さっきのように剣はスルッとガスパオロの体を通り過ぎた。
「よし、これで大丈夫なはずだ……。」
そう言って僕が後ろを向いたとき、腕のあたりに爆発音と共に激痛が走った。
「間に合わなかった……」マイが横でよつん這いになり動かなくなっている。
「なんか……腕が……痛い……」
「ハルくん!早くこっちに!今から治療魔法が間に合う!あいつ……体を銃に変形なんて……珍妙なことしやがって……」
「今行く……くっそ……」
走ろうにも体に力が入らず、ゆっくりとしか歩けない。
ガスパオロはどんどん僕に近づいてくる。
「ガァァァハッハッハッハ!」
奇妙な笑い声を出しながら魔族に取り憑かれたガスパオロは僕に剣を振り下ろしてこようとする。
「今度こそ…………間に合っ…………た…………!」
マイが僕の横でガスパオロの攻撃を抑えてくれている。
「ハルくん……!今のうちに……!うぁぁぁ……!」相当強い力らしく、限界に近いような感じで抑えている。

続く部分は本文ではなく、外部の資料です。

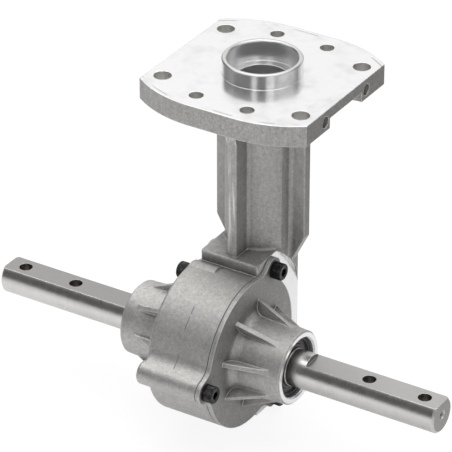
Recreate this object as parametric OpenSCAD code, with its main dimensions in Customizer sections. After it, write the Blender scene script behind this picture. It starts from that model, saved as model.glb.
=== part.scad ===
// Worm reduction gearbox. A cast column hangs under an engine flange and carries an upright
// worm, which turns a cross shaft through a worm wheel in the round chamber at its foot.
// Origin: centre of the flange's top face, on the worm axis. +X runs along the cross shaft.

/* [Engine flange] */
// Width of the flange between its two flat sides
flange_w = 94.8; // [92:0.2:110]
// Depth of the flange between its front and back edges
flange_d = 98.6; // [96:0.2:110]
// Thickness of the flange at its bolt pads
flange_t = 11; // [9:0.5:14]
// Thickness of the flange between the pads
flange_web = 5.6; // [4:0.1:7]
// Half length of the thin stretch on each flat side
pocket_half = 15.5; // [12:0.5:17]
// Radius of the swept corners of the front and back edges
flange_edge_r = 60; // [56:1:66]
// Half length of the straight stretch of those edges
flange_edge_flat = 12; // [8:1:16]
// Distance between the corner bolt holes along X
bolt_dx = 78.5; // [72:0.1:79]
// Distance between the corner bolt holes along Y
bolt_dy = 59; // [54:0.1:62]
// Diameter of the corner bolt holes
bolt_d = 9; // [6:0.1:10]
// Radius of the thick pad around each corner bolt hole
bolt_pad_r = 15; // [12:0.5:17]
// Distance between the small holes along X
stud_dx = 28.8; // [24:0.1:36]
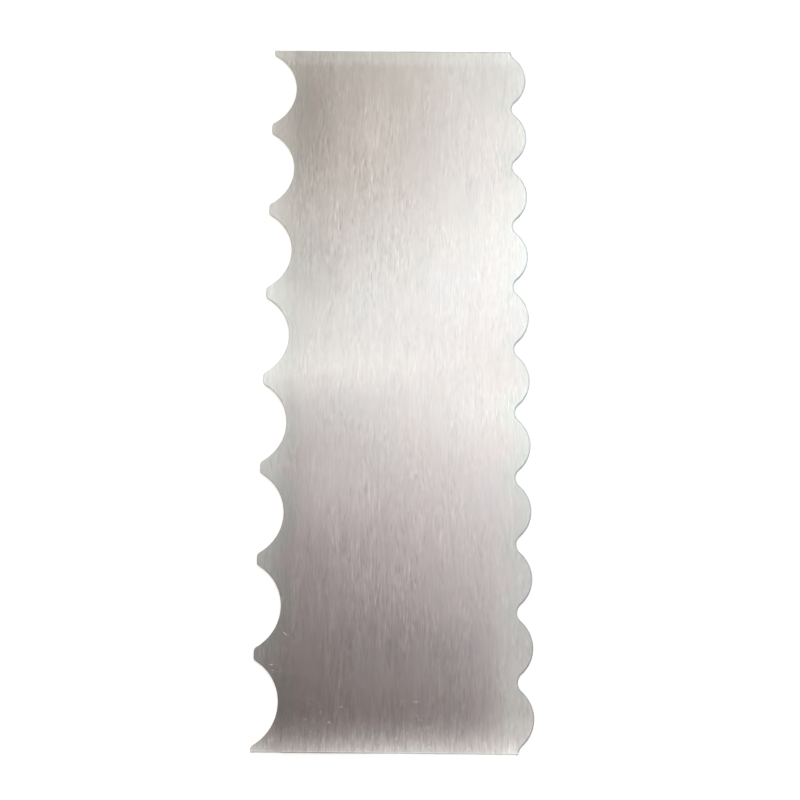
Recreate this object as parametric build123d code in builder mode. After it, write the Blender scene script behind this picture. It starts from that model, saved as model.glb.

なんとか迷惑をかけないように近づいてきているラーイーダに僕も近づいていく。
「きゃあ!」急に後ろで悲鳴が聞こえた。
後ろを見てみるとマイが耐えきれずに近くの岩に飛ばされていた。
「マイ!!」
「ハルくん……今はジュデボラさんの方に……私は……大丈夫……だから……」
「回復分の魔力を取っておかなきゃだから攻撃できないし……どうしよう……!」
「ガァァァハッハッハッハ!」今度はジュデボラを斬る気か……その笑顔で剣を持つのをやめろ……仲間を殺すのをやめろ……!
「全く……無茶しやがって……」
聞き覚えのある声がして体が軽くなって気がした。